§ **Given request**: Up to and including the line that contains "mouth_height = 1.985", repeat each line of the data exactly, starting from the first.

* Start Dataset content *

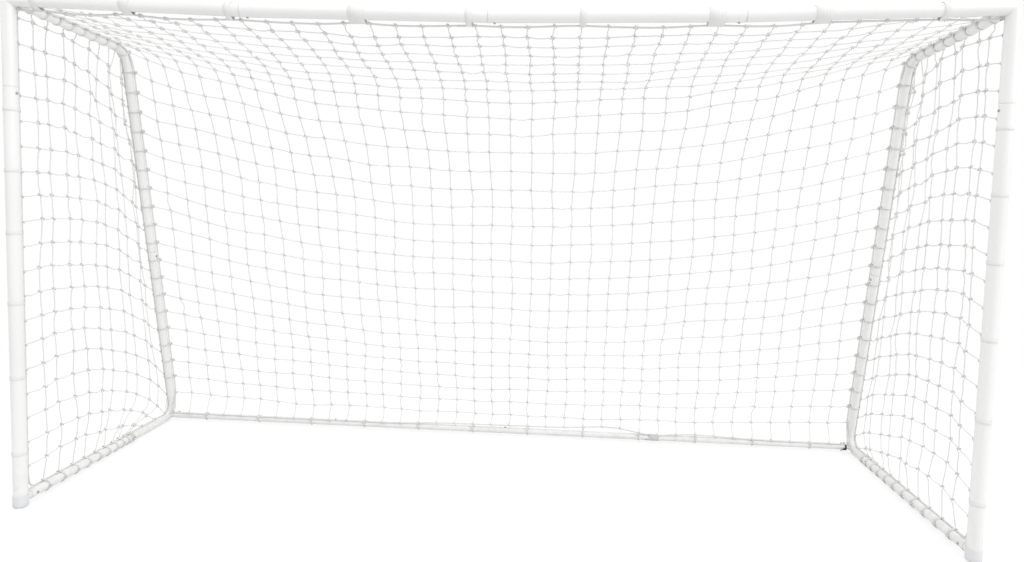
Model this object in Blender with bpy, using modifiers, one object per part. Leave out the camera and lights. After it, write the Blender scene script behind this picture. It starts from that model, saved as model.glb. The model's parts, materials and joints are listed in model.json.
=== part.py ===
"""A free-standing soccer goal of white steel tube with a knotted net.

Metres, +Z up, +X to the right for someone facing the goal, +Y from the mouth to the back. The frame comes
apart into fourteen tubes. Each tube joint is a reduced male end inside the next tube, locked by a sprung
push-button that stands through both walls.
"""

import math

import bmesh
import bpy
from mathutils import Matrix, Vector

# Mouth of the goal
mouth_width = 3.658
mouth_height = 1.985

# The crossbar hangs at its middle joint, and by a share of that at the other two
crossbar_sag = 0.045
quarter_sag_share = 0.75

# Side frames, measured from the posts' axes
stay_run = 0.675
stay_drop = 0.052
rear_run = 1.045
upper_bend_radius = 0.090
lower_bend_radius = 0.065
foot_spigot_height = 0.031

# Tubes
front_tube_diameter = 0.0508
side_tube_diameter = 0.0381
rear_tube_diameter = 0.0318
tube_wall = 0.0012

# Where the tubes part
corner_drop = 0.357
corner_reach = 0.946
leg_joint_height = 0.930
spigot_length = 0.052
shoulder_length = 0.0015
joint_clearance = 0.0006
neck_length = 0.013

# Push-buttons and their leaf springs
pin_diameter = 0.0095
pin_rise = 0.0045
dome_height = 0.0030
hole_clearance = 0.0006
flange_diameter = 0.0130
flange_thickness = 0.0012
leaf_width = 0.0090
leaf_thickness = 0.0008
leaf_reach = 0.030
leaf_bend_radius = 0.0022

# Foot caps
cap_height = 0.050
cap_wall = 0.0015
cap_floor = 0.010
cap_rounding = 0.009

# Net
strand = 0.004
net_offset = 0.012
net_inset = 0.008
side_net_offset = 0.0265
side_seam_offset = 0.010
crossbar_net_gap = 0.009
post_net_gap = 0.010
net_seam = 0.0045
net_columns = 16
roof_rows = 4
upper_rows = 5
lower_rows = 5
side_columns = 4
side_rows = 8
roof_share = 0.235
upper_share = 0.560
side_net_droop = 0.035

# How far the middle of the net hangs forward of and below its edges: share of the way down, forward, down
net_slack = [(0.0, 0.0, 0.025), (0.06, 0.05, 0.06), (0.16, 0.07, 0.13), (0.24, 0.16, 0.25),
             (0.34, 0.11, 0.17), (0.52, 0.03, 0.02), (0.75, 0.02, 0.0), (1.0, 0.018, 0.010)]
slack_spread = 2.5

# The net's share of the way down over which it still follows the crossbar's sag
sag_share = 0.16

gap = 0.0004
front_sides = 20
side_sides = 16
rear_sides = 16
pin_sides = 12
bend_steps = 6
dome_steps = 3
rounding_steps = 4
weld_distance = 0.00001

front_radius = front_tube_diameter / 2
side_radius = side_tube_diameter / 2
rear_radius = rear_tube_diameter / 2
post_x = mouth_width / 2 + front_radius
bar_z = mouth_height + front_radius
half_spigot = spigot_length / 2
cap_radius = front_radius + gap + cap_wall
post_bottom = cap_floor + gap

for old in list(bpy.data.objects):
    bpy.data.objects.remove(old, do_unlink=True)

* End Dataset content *

§ **Solved problem**:
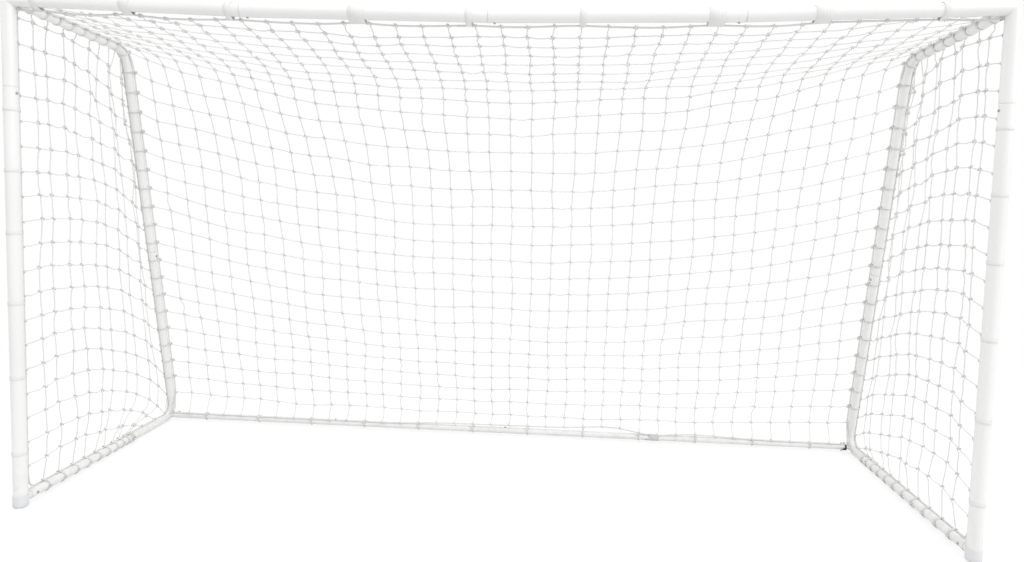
Model this object in Blender with bpy, using modifiers, one object per part. Leave out the camera and lights. After it, write the Blender scene script behind this picture. It starts from that model, saved as model.glb. The model's parts, materials and joints are listed in model.json.
=== part.py ===
"""A free-standing soccer goal of white steel tube with a knotted net.

Metres, +Z up, +X to the right for someone facing the goal, +Y from the mouth to the back. The frame comes
apart into fourteen tubes. Each tube joint is a reduced male end inside the next tube, locked by a sprung
push-button that stands through both walls.
"""

import math

import bmesh
import bpy
from mathutils import Matrix, Vector

# Mouth of the goal
mouth_width = 3.658
mouth_height = 1.985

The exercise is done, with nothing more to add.